● **Work to complete**
Only the lines from the one containing "Reconstruct the object" through the one containing "MOULDING_CLEARANCE = 0.05" are to be copied, exactly and with both ends kept.
== == ==
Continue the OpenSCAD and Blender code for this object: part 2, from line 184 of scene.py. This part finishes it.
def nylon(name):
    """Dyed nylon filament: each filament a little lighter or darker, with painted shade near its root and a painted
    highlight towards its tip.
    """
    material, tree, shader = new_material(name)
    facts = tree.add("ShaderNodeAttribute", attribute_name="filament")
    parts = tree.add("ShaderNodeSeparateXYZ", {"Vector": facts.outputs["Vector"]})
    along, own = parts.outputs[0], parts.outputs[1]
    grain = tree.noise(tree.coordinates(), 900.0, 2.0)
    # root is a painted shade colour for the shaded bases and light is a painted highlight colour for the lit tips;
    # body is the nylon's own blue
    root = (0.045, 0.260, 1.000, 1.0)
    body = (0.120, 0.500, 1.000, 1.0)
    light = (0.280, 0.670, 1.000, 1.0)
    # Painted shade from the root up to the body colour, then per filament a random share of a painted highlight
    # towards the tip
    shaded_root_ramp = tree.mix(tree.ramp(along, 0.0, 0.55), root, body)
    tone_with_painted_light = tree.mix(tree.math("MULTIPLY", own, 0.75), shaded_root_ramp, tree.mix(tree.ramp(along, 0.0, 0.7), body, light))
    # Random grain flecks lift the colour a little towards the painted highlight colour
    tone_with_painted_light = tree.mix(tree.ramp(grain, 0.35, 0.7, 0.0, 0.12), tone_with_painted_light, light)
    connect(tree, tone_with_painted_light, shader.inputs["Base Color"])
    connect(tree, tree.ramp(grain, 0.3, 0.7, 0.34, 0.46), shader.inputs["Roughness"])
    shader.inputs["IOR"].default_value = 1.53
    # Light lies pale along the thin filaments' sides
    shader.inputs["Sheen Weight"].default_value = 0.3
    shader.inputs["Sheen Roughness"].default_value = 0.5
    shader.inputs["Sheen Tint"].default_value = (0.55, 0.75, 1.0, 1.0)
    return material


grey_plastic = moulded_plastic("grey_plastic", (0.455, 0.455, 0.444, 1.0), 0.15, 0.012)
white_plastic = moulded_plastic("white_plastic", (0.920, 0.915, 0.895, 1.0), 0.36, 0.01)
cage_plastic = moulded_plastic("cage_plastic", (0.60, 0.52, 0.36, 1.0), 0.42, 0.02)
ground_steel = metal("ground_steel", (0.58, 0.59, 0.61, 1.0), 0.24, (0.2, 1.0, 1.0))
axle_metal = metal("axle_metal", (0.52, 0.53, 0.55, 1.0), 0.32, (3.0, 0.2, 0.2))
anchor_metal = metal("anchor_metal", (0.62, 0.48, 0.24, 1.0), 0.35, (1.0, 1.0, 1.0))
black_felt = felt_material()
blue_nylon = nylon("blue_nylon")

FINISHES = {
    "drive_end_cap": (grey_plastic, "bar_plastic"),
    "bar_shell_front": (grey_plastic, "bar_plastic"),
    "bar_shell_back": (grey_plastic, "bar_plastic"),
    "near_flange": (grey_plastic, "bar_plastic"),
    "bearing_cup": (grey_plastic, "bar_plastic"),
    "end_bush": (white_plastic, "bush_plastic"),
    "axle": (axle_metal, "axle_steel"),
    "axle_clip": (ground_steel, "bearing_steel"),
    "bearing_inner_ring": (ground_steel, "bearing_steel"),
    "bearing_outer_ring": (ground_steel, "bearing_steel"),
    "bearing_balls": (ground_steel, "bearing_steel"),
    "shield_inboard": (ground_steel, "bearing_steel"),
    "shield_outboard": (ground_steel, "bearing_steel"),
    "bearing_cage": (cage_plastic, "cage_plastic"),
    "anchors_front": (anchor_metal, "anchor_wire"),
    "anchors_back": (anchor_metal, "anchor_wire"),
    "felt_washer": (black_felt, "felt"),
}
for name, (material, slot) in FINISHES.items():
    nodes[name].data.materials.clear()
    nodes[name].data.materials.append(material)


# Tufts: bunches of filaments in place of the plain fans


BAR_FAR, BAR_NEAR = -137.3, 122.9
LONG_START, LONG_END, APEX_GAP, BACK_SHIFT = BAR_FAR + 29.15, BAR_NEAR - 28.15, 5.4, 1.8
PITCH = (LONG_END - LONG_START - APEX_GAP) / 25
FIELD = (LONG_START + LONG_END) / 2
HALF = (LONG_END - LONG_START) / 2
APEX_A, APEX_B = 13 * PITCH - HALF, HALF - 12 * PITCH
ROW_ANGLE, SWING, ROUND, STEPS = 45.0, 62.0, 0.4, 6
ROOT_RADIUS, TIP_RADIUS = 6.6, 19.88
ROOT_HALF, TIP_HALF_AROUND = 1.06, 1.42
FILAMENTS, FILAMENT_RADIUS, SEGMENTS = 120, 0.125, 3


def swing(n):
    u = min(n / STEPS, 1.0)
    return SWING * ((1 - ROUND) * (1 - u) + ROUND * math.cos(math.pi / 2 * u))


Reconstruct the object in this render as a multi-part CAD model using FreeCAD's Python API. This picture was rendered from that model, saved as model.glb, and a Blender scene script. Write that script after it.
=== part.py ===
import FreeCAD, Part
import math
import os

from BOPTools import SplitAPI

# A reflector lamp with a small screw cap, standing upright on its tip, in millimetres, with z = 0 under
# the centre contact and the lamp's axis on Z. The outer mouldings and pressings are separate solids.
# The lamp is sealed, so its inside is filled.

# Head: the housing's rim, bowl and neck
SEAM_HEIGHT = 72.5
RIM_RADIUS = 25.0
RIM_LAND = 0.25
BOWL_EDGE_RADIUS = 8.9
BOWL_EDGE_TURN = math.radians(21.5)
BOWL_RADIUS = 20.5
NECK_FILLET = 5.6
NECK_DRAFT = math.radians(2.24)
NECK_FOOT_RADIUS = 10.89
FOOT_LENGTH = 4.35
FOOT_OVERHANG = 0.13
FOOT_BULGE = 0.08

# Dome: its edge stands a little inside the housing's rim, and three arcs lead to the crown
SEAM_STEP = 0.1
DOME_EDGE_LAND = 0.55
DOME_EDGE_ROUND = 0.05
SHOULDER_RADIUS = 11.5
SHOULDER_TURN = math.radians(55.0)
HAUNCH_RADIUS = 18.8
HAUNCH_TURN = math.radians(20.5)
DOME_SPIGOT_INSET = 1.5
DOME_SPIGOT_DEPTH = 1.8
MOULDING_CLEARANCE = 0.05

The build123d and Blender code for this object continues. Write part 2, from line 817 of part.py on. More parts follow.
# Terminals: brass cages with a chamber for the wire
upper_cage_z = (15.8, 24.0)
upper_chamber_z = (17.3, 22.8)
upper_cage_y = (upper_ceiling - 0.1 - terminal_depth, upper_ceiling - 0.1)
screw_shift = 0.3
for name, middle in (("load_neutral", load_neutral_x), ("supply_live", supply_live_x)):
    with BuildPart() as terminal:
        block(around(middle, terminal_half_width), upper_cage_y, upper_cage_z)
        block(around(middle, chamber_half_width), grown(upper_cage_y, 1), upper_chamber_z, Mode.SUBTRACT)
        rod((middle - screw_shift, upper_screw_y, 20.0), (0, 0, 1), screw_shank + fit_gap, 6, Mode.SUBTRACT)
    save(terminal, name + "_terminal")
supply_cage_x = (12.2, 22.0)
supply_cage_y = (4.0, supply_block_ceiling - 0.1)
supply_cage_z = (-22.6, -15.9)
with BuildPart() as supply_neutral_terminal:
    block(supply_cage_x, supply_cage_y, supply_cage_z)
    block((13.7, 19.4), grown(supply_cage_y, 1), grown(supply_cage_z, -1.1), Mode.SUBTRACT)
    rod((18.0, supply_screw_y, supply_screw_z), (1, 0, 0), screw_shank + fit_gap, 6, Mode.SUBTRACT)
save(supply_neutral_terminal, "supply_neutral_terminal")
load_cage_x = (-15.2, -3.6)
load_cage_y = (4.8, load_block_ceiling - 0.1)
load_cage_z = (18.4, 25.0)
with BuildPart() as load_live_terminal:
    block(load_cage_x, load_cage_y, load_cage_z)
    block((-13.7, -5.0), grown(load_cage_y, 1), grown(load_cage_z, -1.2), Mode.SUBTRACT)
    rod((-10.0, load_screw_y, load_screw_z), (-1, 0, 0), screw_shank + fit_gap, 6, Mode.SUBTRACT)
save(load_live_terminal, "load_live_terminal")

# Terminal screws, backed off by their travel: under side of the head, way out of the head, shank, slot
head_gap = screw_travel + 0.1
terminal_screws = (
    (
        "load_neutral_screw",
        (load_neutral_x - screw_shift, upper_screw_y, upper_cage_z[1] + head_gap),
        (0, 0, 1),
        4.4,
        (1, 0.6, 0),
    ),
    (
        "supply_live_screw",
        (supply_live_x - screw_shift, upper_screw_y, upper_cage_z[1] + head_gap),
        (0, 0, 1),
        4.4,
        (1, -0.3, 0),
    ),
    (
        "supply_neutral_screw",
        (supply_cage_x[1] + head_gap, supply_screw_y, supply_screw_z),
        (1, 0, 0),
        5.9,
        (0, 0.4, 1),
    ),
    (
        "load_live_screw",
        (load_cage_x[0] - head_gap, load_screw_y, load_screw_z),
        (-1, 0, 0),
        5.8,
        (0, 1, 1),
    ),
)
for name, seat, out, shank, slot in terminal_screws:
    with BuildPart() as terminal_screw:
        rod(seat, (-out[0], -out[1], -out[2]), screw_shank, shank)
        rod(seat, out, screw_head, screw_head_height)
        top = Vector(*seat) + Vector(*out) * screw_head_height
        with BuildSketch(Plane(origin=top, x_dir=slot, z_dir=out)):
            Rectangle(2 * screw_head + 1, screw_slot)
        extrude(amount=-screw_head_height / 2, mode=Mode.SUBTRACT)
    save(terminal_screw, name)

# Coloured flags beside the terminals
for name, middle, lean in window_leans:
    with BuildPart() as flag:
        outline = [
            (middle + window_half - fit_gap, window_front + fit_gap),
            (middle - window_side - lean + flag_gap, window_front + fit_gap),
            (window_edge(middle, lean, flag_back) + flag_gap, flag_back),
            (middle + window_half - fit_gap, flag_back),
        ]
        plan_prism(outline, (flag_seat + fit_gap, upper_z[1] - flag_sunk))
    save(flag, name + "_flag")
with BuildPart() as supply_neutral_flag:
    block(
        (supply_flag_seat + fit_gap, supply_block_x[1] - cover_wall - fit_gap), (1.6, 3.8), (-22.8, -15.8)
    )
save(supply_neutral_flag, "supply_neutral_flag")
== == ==
● **Solution for this problem**
Reconstruct the object in this render as a multi-part CAD model using FreeCAD's Python API. This picture was rendered from that model, saved as model.glb, and a Blender scene script. Write that script after it.
=== part.py ===
import FreeCAD, Part
import math
import os

from BOPTools import SplitAPI

# A reflector lamp with a small screw cap, standing upright on its tip, in millimetres, with z = 0 under
# the centre contact and the lamp's axis on Z. The outer mouldings and pressings are separate solids.
# The lamp is sealed, so its inside is filled.

# Head: the housing's rim, bowl and neck
SEAM_HEIGHT = 72.5
RIM_RADIUS = 25.0
RIM_LAND = 0.25
BOWL_EDGE_RADIUS = 8.9
BOWL_EDGE_TURN = math.radians(21.5)
BOWL_RADIUS = 20.5
NECK_FILLET = 5.6
NECK_DRAFT = math.radians(2.24)
NECK_FOOT_RADIUS = 10.89
FOOT_LENGTH = 4.35
FOOT_OVERHANG = 0.13
FOOT_BULGE = 0.08

# Dome: its edge stands a little inside the housing's rim, and three arcs lead to the crown
SEAM_STEP = 0.1
DOME_EDGE_LAND = 0.55
DOME_EDGE_ROUND = 0.05
SHOULDER_RADIUS = 11.5
SHOULDER_TURN = math.radians(55.0)
HAUNCH_RADIUS = 18.8
HAUNCH_TURN = math.radians(20.5)
DOME_SPIGOT_INSET = 1.5
DOME_SPIGOT_DEPTH = 1.8
MOULDING_CLEARANCE = 0.05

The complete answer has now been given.